Malgré son pouvoir sur tout dans le régime, y compris son titre de commandant en chef et sa domination absolue sur le système judiciaire, Khamenei a toujours clamé son innocence lorsqu'il s'agit des malheurs du peuple. Il a toujours blâmé le gouvernement et le président pour la situation critique de la population.
Mais aujourd'hui, la situation est si grave qu'il y a une lutte entre les deux factions du régime pour maintenir et sauver le système en place. Bien que les "réformistes" aient toujours volé les richesses du peuple iranien et réprimé les protestations aux côtés des partisans de la ligne dure, ils voient la sortie de l'impasse actuelle dans l'interaction avec l'Occident et les États-Unis et veulent réduire les pouvoirs du Guide suprême et accroître les prérogatives du président.
L'actuel président Hassan Rohani, qui est un réformateur supposé, a récemment soulevé la question de l'organisation d'un référendum pour accroître les prérogatives du président, bien qu'il y soit fortement opposé par les partisans de la ligne dure.
Toutefois, le principal problème pour Khamenei n'est pas le différend concernant le pacte nucléaire JCPOA ou le désaccord avec ses propres présidents.

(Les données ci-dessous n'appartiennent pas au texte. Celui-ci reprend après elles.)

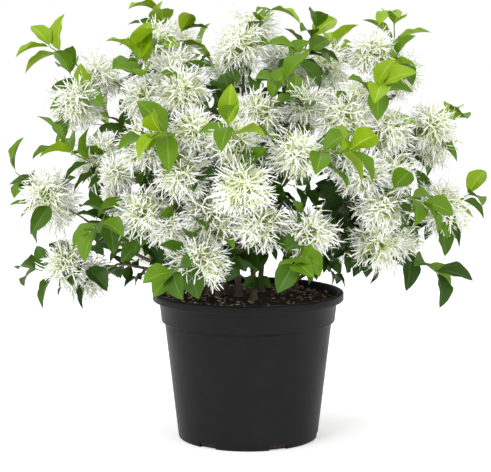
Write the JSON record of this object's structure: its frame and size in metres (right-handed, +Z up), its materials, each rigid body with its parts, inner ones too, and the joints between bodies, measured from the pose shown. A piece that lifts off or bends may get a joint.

Il sait que la crise économique, la corruption, le chômage, la pauvreté et d'autres problèmes qui exaspèrent les Iraniens ont mis la société dans un état explosif, propice à des protestations qui pourraient faire tomber son régime.
Par conséquent, pour la survie de son régime et pour maintenir son hégémonie, il doit prendre le contrôle de la situation. La première chose qu'il tente de faire est de mettre fin aux divisions actuelles entre les élites du régime en organisant les élections présidentielles iraniennes, en dépit du fait que les présidents actuel et précédent étaient tous ses partenaires dans le crime et dans l'accord pour la répression, le pillage et le terrorisme.
Khamenei sait que s'il ne se montre pas à la hauteur de son autorité en tant que Guide suprême, cela créera encore plus de divisions dans le système en place et fera tomber son régime. Il voit un moyen de sortir de cette situation en unifiant son régime autant que possible tout en augmentant la répression à l'intérieur de l'Iran.
Il l'a fait savoir lors de son discours de Nowruz et a déclaré que l'élection présidentielle devait être "unipolaire".
Les diverses manifestations observées presque quotidiennement en Iran peuvent rapidement se transformer en une confrontation entre la population et les forces de sécurité et le Corps des gardiens de la révolution islamique (CGRI), dont la dernière en date a eu lieu le mois dernier dans les provinces de Sistan, Baluchestan et Hormozgan et récemment dans la province de Bushehr. Chacune de ces manifestations pourrait être l'étincelle que les deux camps du régime redoutent et se rappellent constamment que si les gens descendent dans la rue, le "navire du régime coulera" et entraînera avec lui les partisans de la ligne dure et les "réformistes".